Peoples Academy, Morrisville, Vermont, 1973 to 1979.
Many years back, Meredith Vieira claimed that most of us get over bullying. Well, that's not exactly true, though many of us try to make the best lemonade we can. And did she mean emotional or physical, and does it really matter? You could say I'm about to rant. I say with a purpose.
How many bullied children have fantasized, for brief and fleeting moments, about something horrible happening to their bullies through a terrible accident, the bully's victim nowhere in sight? As landmark as Janis Ian's song At Seventeen was, it's only part of passage. And if a boy does like a girl, even calling her on the phone, the next day's sweetness of a brief and fleeting bragging right gives way to the ostracism and torment so familiar. It never gets far away. Never leaves for long.
Efforts to explain why I was (so) different, why my "behavior" was foreign to the popular and/or common trend, became the catalyst for what is now commonly known as duct tape. New York and Vermont have long been deemed separate planets by each other, the inequality of which is evident in reactions to one another. Vermonters hate New Yorkers and New Yorkers see Vermont in the mountain-airy light that's best left out of the can with the "Green Mountain" label. The culture of the Morrisvillian teen of the mid-to-late seventies stretched the enabling powers of the bullied and shunned to survive with the help of angels. Neither was likely to succeed alone, nor was fantasy. How fitting it is for one of the most intelligently-run mental hospitals in the United States to be located in Vermont.
How many bullied children couldn't speak, their efforts silenced in thought? I refuse to believe that I'm the only one who fantasized about injury inflicted second-hand on my bullies. At the age of 13, I learned how to fire a rifle, but it wasn't for hunting, or owning a gun to keep handy or inflicting injury. It was part of a summer camp curriculum. That was the last time I touched a real gun.
Drugs didn't pull me through. I didn't use them. Most of the alcohol poured was wasted when I dumped it into the sink. The act of pouring it, for some reason, helped. Not drinking it"triumphant, though this isn't to say I went alcohol-free through high school. What helped were blades of grass.
Gentle and often simple were the temporary remedies that softened the relentless, emotional blows, even torture, inflicted by school time bullies, and, yet, signs of an ever-deepening depression. Taking comfort in what might otherwise be considered boring was, in reality, temporary peace, peace I was allowed to produce within, peace many other victims may feel too exhausted to find or invent, but also a time to realize serious trouble in progress within.
Operating on many winds that kicked in in a strived-for synchronicity never really achieved, high school became numerous expanding increments of suicidal tendencies.
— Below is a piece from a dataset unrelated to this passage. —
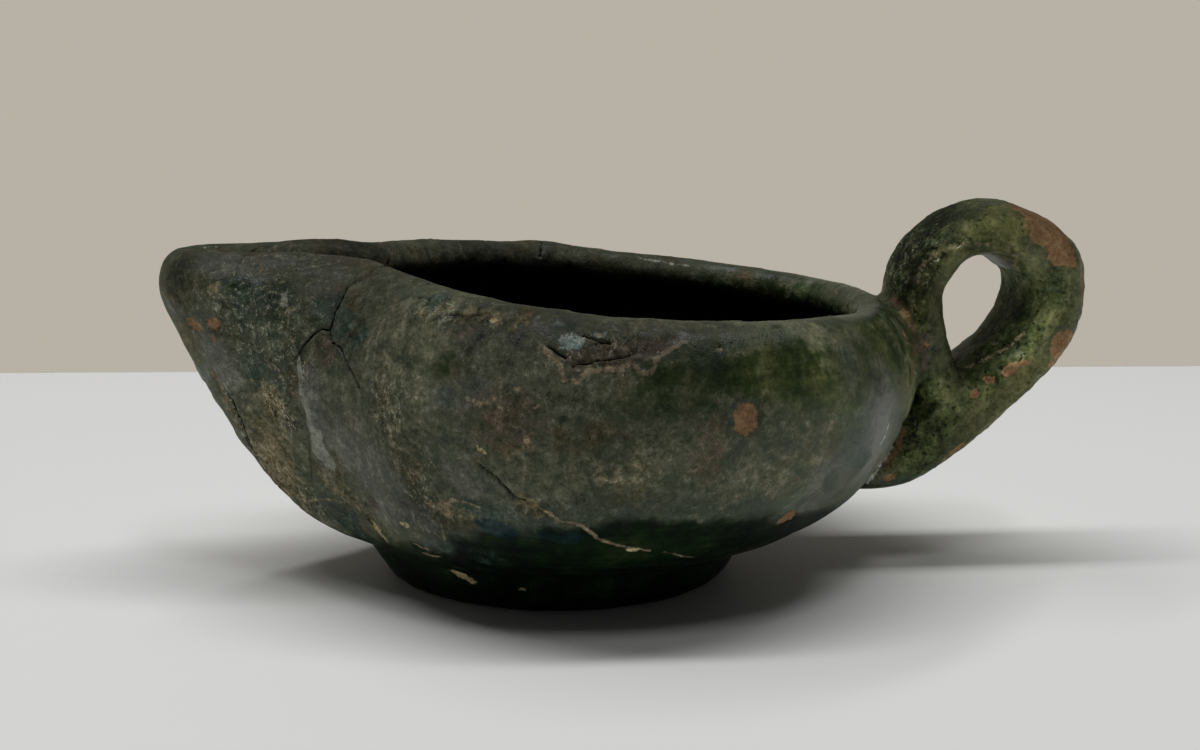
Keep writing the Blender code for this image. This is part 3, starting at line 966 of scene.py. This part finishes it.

I find it almost amusing how absent from their memories the inflicting of emotional pain has been in the minds of some of the people who wonder why I've passed on attending high school reunions.
My return to Columbine is doubtful. And reunions at the actual Columbine, too, may have ceased, for reasons I can only surmise. As my voice and heart go out to all victims of bullying, the spirit urges their avoidance of internal or external destruction. More schools have discovered the importance of counseling against bullying since Columbine's horror. Yesterday, we had to resolve these problems on our own, yet, there was, miraculously, no rampant bloodshed. After Columbine, zero-tolerance got out-of-hand. If a middle ground has, indeed, been found, it must be nurtured. How many more people have to live through it?